不動産 オフィスビルの場合は,通常損耗の原状回復義務があるのか?
Q 11年前に購入した土地についてお尋ねいします。このたびその土地上に建物を建てようとして,土地を掘削したところ,廃材が出てきました。
⑴ これは瑕疵になるのですか?
⑵ 瑕疵になるのであれば,瑕疵担保責任を追及しての損害賠償の請求はできますか?
⑶ それができない場合の,損害賠償請求の可否
A
⑴について,
札幌地裁平成17年4月22日判決は,「本件土地のような宅地の売買において,地中に土以外の異物が存在する場合一般が,直ちに土地の『「瑕疵』を構成するものでないことはいうまでもない。しかし,その土地上に建物を建築するにあたり支障となる質・量の異物が地中に存するために,その土地の外見から通常予測され得る地盤の整備・改良の程度を超える特別の異物除去工事等を必要とする場合には,宅地として通常有すべき性状を備えないものとして土地の『瑕疵』になるというべきである。」と判示していますが,あなたの場合,この基準に該当する場合は,瑕疵になります。
⑵について
瑕疵があれば,廃材など「特別の異物除去工事費用等」の損害賠償請求権が発生しますが,債権の消滅時効期間が経過しておれば,消滅しています。
すなわち,最高裁平成13年11月27日判決は,「買主の売主に対する瑕疵担保による損害賠償請求権は,売買契約に基づき法律上生ずる金銭支払請求権であって,これが民法167条1項にいう「債権」に当たることは明らかである。この損害賠償請求権については,買主が事実を知った日から1年という除斥期間の定めがあるが(同法570条,566条3項),これは法律関係の早期安定のために買主が権利を行使すべき期間を特に限定したものであるから,この除斥期間の定めがあることをもって,瑕疵担保による損害賠償請求権につき同法167条1項の適用が排除されると解することはできない。さらに,買主が売買の目的物の引渡しを受けた後であれば,遅くとも通常の消滅時効期間の満了までの間に瑕疵を発見して損害賠償請求権を行使することを買主に期待しても不合理でないと解されるのに対し,瑕疵担保による損害賠償請求権に消滅時効の規定の適用がないとすると,買主が瑕疵に気付かない限り,買主の権利が永久に存続することになるが,これは売主に過大な負担を課するものであって,適当といえない。したがって,瑕疵担保による損害賠償請求権には消滅時効の規定の適用があり,この消滅時効は,買主が売買の目的物の引渡しを受けた時から進行すると解するのが相当である。本件においては,被上告人が上告人に対し瑕疵担保による損害賠償を請求したのが本件宅地の引渡しを受けた日から21年余りを経過した後であったというのであるから,被上告人の損害賠償請求権については消滅時効期間が経過しているというべきである。」と判示し,売買対象物の引渡しを受けた時から時効期間が経過すると,損害賠償請求権は消滅するものと判示しております。

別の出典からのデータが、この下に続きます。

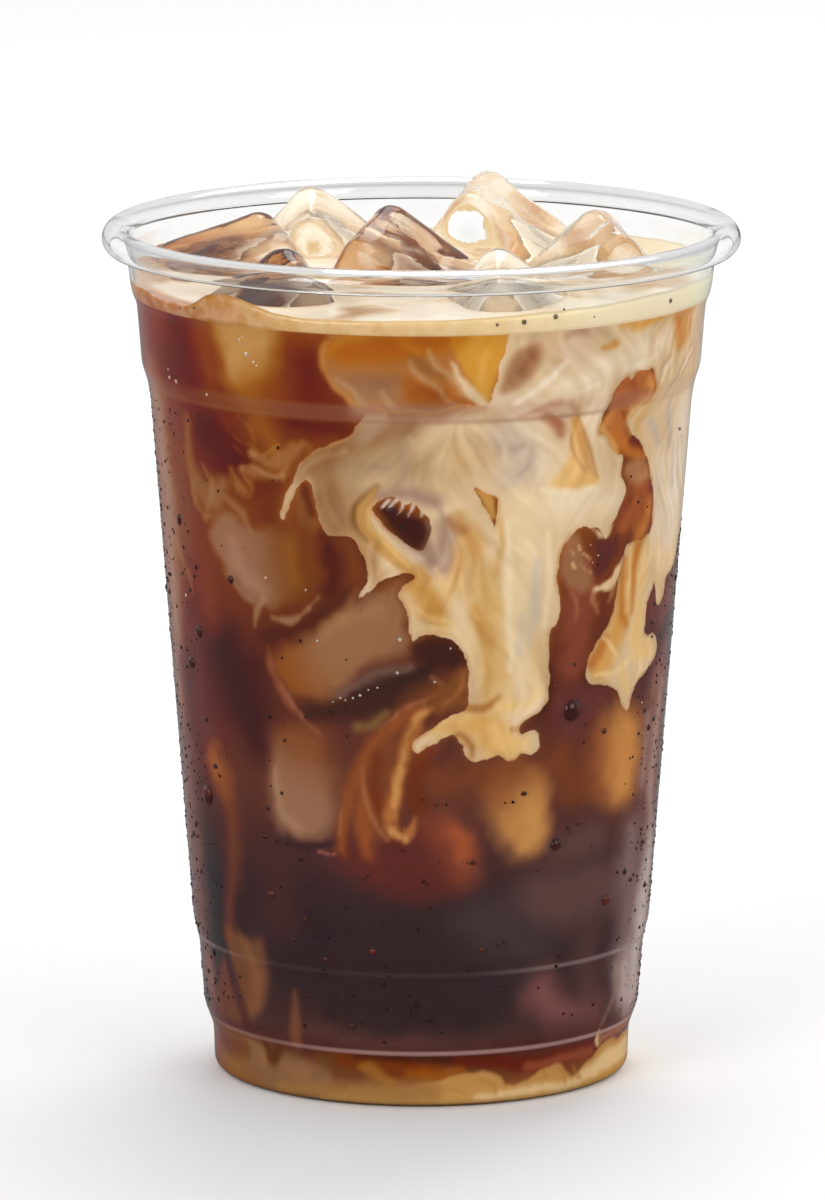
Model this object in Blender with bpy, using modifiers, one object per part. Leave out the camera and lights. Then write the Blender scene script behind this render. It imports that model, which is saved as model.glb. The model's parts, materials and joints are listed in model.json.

あなたの場合は,瑕疵があったとしても,瑕疵担保責任に基づく損害賠償請求権は時効により消滅しているものと思われます。
⑶ 要件を満たしておれば,不法行為による損害賠償請求は可能
すなわち,あなたが土地を購入したときの売主が,地中埋設物のあることについて知っていたか,過失によって知らなかった場合は,民法709条の「故意又は過失によって他人の権利又は法律上保護される利益を侵害した者は、これによって生じた損害を賠償する責任を負う。」という規定により,損害賠償義務を負いますが,この不法行為責任は,民法724条で,「不法行為による損害賠償の請求権は、被害者又はその法定代理人が損害及び加害者を知った時から3年間行使しないときは、時効によって消滅する。不法行為の時から20年を経過したときも、同様とする。」と規定していますので,引渡から最長20年間は行使できる可能性がありますので,不法行為が成立し,民法724条の要件を満たしておれば,まだ損害賠償請求権は消滅していないことになります。